Conclusion for this dimension: Choose general PE when you need material immediately for a non-critical application and you're comfortable accepting the traceability risk. Choose JSP when your application has performance requirements (impact, UV, chemical resistance) that need documented proof—or when failure means a production line shutdown and a customer waiting.
Making the Right Call: My Personal Decision Framework
After making (and paying for) my share of mistakes—roughly $7,800 in documented wasted budget over the years—here's the framework I use now:
Go with JSP controlled rotational molding grades (like our PE products designed for rotomolding) when:
- The part has an outdoor service life requirement (UV, weathering)
- Wall thickness uniformity is critical (structural/tank applications)

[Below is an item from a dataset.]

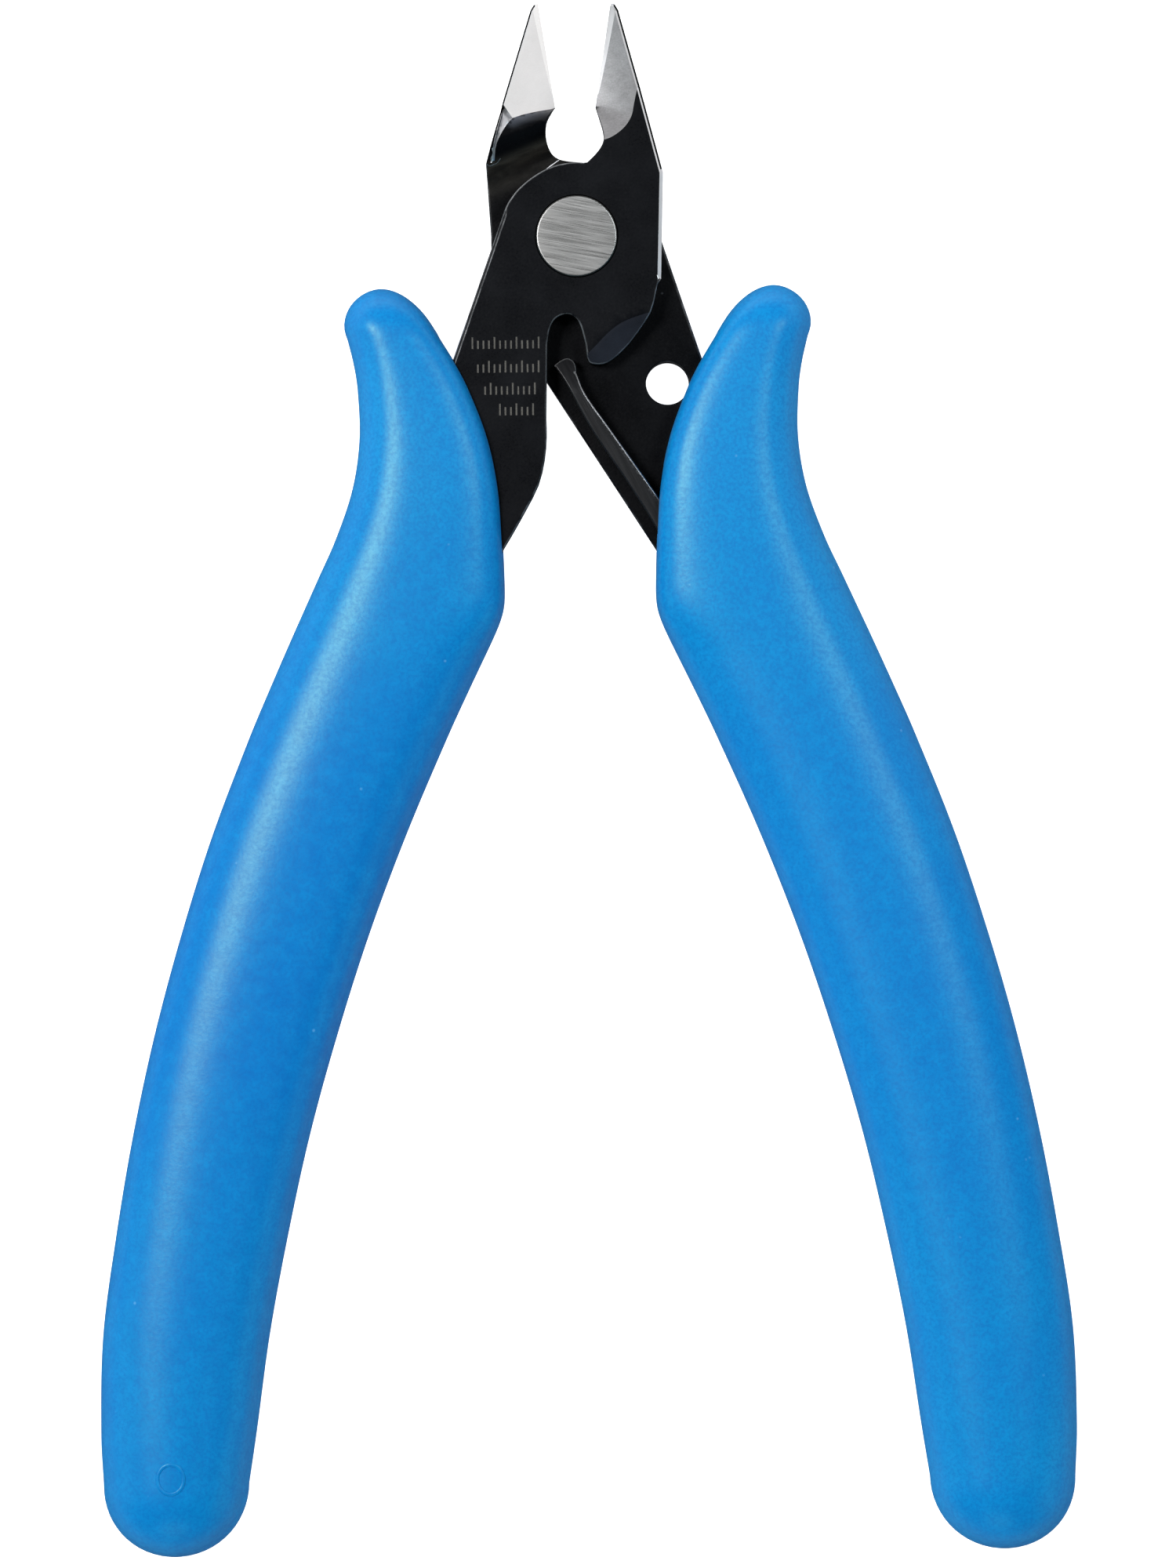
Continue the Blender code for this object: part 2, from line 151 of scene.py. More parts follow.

- You need documented material properties for certification or customer specs
- Your production schedule doesn't have buffer for rework or scrap
Consider general PE when:
- The part is indoors with no structural requirements
- You're prototyping and need material fast
- The cost difference is significant (>20%) and the performance gap doesn't matter
- You have in-house testing capability to verify incoming material
One last thing: I've only worked with mid-to-large-scale rotational molding operations processing roughly 50 to 200 tons annually. If you're doing <10 tons per year or working exclusively with drop-in materials from a single local supplier, your experience might be different. The right answer for your operation depends on your tolerance for risk and your customer's expectations.